Nevertheless, Simmons has not only failed to comply with Rule 4(i), but also to complete
service on the Department within 120 days of filing her complaint as required by Rule 4(m).1
Rule 4(m), as recited above, does provide that “if the plaintiff shows good cause for the failure, the
court must extend the time for service for an appropriate period.” See also Kurka v. Iowa Cnty.,
Iowa, 628 F.3d 953, 957 (8th Cir. 2010) (citing Adams v. AlliedSignal Gen. Aviation Avionics, 74
F.3d 882, 887 (8th Cir. 1996)). Simmons has failed to show good cause for her failure to serve the
Department. As noted, she never responded to the Court’s order to show good cause, and the only
reference to service in her brief is the following conclusory assertion: “Plaintiff did secure proper
service over the parties within the 120-day time period or the period set by the court.”
In C & L Farms, Inc., unlike the instant case, Rule 4(m) was not implicated because the
district court had dismissed the complaint for improper service before the 120-day period had expired.
771 F.2d at 407-08.
Where the plaintiff fails to offer good cause, Rule 4(m) provides that the Court “must dismiss
the action without prejudice against that defendant or order that service be made within a specified
time.” See also Kurka, 628 F.3d at 957 (“If plaintiff fails to show good cause, the court still may
extend the time for service rather than dismiss the case without prejudice.” (quoting Adams, 74 F.3d
at 887)).
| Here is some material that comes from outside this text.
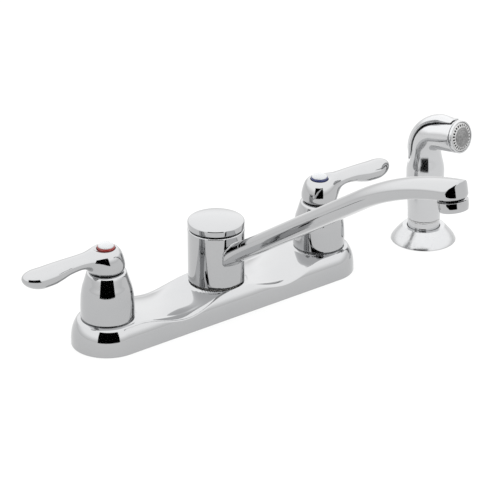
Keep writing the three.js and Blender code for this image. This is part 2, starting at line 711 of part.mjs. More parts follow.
// ---------- spray holder ----------
const holderFlange = () => placeSpray(turned([
  [holderRadius - 2.6, 0], [holderRadius, 0], [holderRadius - 0.3, 0.8], [holderRadius - 1.1, 2.3],
  [holderRadius - 3, 5], [holderRadius - 5.9, 8.4], [holderRimRadius + 0.4, holderTopZ - 0.4],
  [holderRimRadius, holderTopZ], [collarRadius + 0.7, holderTopZ], [collarRadius + 0.4, holderTopZ - 0.3],
  [collarRadius + 0.4, holderLipZ], [holderBoreRadius, holderLipZ], [holderBoreRadius, 0.3],
  [holderRimRadius, 0.3], [holderRimRadius, 7.6], [holderRadius - 7.3, 6.6], [holderRadius - 4.5, 3.6],
]));
const holderSleeve = () => placeSpray(turned([
  [9, 0.3], [holderBoreRadius - clearance, 0.3], [holderBoreRadius - clearance, holderLipZ - clearance],
  [collarRadius + clearance, holderLipZ - clearance], [collarRadius + clearance, collarBottomZ - clearance],
  [9, collarBottomZ - clearance],
], 24));

// ---------- assembly ----------
const faucet = new THREE.Group();
faucet.name = "two_handle_kitchen_faucet";
const add = (name, solid, material) => faucet.add(toMesh(name, solid, material));

add("base_plate", basePlate(), chrome());
add("base_gasket", baseGasket(), rubber());
add("waterway", waterway(), brass());
add("seal_lower", sealRing(sealZ[0]), rubber());
add("seal_upper", sealRing(sealZ[1]), rubber());
add("glide_ring", glideRing(), palePlastic());
add("spout_clip", spoutClip(), steel());

// The cold side is the hot side turned half round, so each lever points away from the spout.
for (const side of ["hot", "cold"]) {
  const yaw = side === "hot" ? Math.PI : 0;
  const x = side === "hot" ? -handleX : handleX;
  const place = (solid) => moved(solid, x, 0, 0, yaw);
  add(`${side}_cartridge`, place(cartridge()), darkPlastic());
  add(`${side}_bonnet_nut`, place(bonnetNut()), brass());
  add(`${side}_bell`, place(bell()), chrome());
  add(`${side}_stem`, place(stem()), brass());
  add(`${side}_lever`, place(handle(side === "hot" ? -leverLean : leverLean)), chrome());
  add(`${side}_screw`, place(handleScrew()), steel());
  add(`${side}_index_ring`, place(indexRing()), side === "hot" ? hotRed() : coldBlue());
  add(`${side}_button`, place(indexButton()), palePlastic());
}

add("spout_arm", spoutArm(), chrome());
add("spout_cap", spoutCap(), chrome());
add("aerator_shell", aeratorShell(), chrome());
add("aerator_screen", aeratorScreen(), darkPlastic());
add("aerator_washer", aeratorWasher(), rubber());

add("holder_flange", holderFlange(), chrome());
add("holder_sleeve", holderSleeve(), darkPlastic());
add("spray_collar", sprayCollar(), chrome());
add("spray_ring", sprayRing(), darkPlastic());
add("spray_shell", sprayShell(), chrome());
add("spray_bezel", sprayBezel(), chrome());
add("spray_disc", sprayDisc(), darkPlastic());
add("spray_lever", placeSpray(leverBand(0)), chrome());
add("spray_plunger", sprayPlunger(), steel());

export default faucet;
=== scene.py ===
"""Two handle kitchen faucet: the visual model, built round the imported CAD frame."""

import json
import math

import bmesh
import bpy
import numpy as np
from mathutils import Matrix, Vector


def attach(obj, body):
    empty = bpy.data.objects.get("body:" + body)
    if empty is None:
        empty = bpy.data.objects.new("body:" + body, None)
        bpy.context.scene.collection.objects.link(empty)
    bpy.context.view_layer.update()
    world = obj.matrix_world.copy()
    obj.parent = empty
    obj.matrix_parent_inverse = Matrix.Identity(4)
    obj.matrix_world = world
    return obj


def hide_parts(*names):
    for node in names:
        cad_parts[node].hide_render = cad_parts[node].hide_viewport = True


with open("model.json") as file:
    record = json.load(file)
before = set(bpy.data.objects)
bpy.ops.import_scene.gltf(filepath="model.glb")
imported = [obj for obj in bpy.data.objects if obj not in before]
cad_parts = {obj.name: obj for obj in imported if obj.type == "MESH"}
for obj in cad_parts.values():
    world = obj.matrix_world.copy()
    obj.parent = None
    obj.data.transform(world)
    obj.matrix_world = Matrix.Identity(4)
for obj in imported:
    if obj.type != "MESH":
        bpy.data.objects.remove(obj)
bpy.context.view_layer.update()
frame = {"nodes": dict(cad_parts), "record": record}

MM = 0.001
TAU = 2 * math.pi

# ---------- sizes in millimetres, as in the part's source ----------
HANDLE_X = 101.6
PLATE_RIM = 27.9
HANDLE_SEAT_Z = 21
HUB_SEAT_Z = 21.4
HUB_RADIUS = 21.8
HUB_GROOVE_Z = 64.1
HUB_GROOVE = 1.2
HUB_TOP_Z = 71
SPOUT_YAW = math.radians(4)
SPOUT_PITCH = math.radians(33.9)
SPOUT_STRAIGHT_END = 152
SPOUT_BEND_RADIUS = 250
SPOUT_TIP_REACH = 238.8
SPOUT_CROWN_ROOT_Z = 58.4
SPOUT_THICKNESS = 14.7
SPRAY_X, SPRAY_Y = 204, -9.9
SPRAY_YAW = math.radians(8)
SPRAY_TILT = math.radians(11)
SPRAY_BASE_Z = 19.2
BEND_RADIUS = 15.5
BEND_START_Z = 79.3
BARREL_LENGTH = 20.3
NECK_LENGTH = BEND_START_Z - SPRAY_BASE_Z
BEND_TURN = math.pi / 2 - SPRAY_TILT
BEND_LENGTH = BEND_RADIUS * BEND_TURN
BODY_LENGTH = NECK_LENGTH + BEND_LENGTH + BARREL_LENGTH


# ---------- small mathematics ----------
def mix(a, b, t):
    return a + (b - a) * t


def smooth(t):
    s = np.clip(t, 0, 1)
    return s * s * (3 - 2 * s)


def smax(a, b, k):
    """The larger of two fields, with the edge between them rounded by about k."""
    h = np.maximum(k - np.abs(a - b), 0)
    return np.maximum(a, b) + h * h / (4 * k)


def smin(a, b, k):
    return -smax(-a, -b, k)


def curve_through(xs, ys):
    """A smooth curve through points that doesn't overshoot between them."""
    xs, ys = np.asarray(xs, float), np.asarray(ys, float)
    step = np.diff(xs)
    slope = np.diff(ys) / step
    tangent = np.zeros(len(xs))
    same = slope[:-1] * slope[1:] > 0
    w1, w2 = 2 * step[1:] + step[:-1], step[1:] + 2 * step[:-1]
    with np.errstate(divide="ignore", invalid="ignore"):
        inner = (w1 + w2) / (w1 / slope[:-1] + w2 / slope[1:])
    tangent[1:-1] = np.where(same, inner, 0)
    tangent[0], tangent[-1] = slope[0], slope[-1]

    def at(x):
        x = np.clip(x, xs[0], xs[-1])
        i = np.clip(np.searchsorted(xs, x) - 1, 0, len(step) - 1)
        t = (x - xs[i]) / step[i]
        h = step[i]
        return (
            (1 + 2 * t) * (1 - t) ** 2 * ys[i]
            + t * (1 - t) ** 2 * h * tangent[i]
            + t * t * (3 - 2 * t) * ys[i + 1]
            + t * t * (t - 1) * h * tangent[i + 1]
        )

    return at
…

However, “[t]o warrant a discretionary extension, the plaintiff must establish excusable
neglect.” Kurka, 628 F.3d at 957 (citing Colasante v. Wells Fargo Corp., 81 Fed. App’x 611, 613
(8th Cir. 2003) (per curiam)). As explained, Simmons has not offered any explanation for failing to
serve the Department properly. Consequently, the Court “must dismiss the action without prejudice
against” the Department. Fed. R. Civ. P. 4(m).
For the foregoing reasons, the Department of Veterans Affairs’ alternative motion to dismiss
is GRANTED. The Department’s motion for summary judgment is DENIED AS MOOT. Document
#7. Cathie Simmons’ complaint is dismissed without prejudice.
IT IS SO ORDERED this 16th day of July, 2012.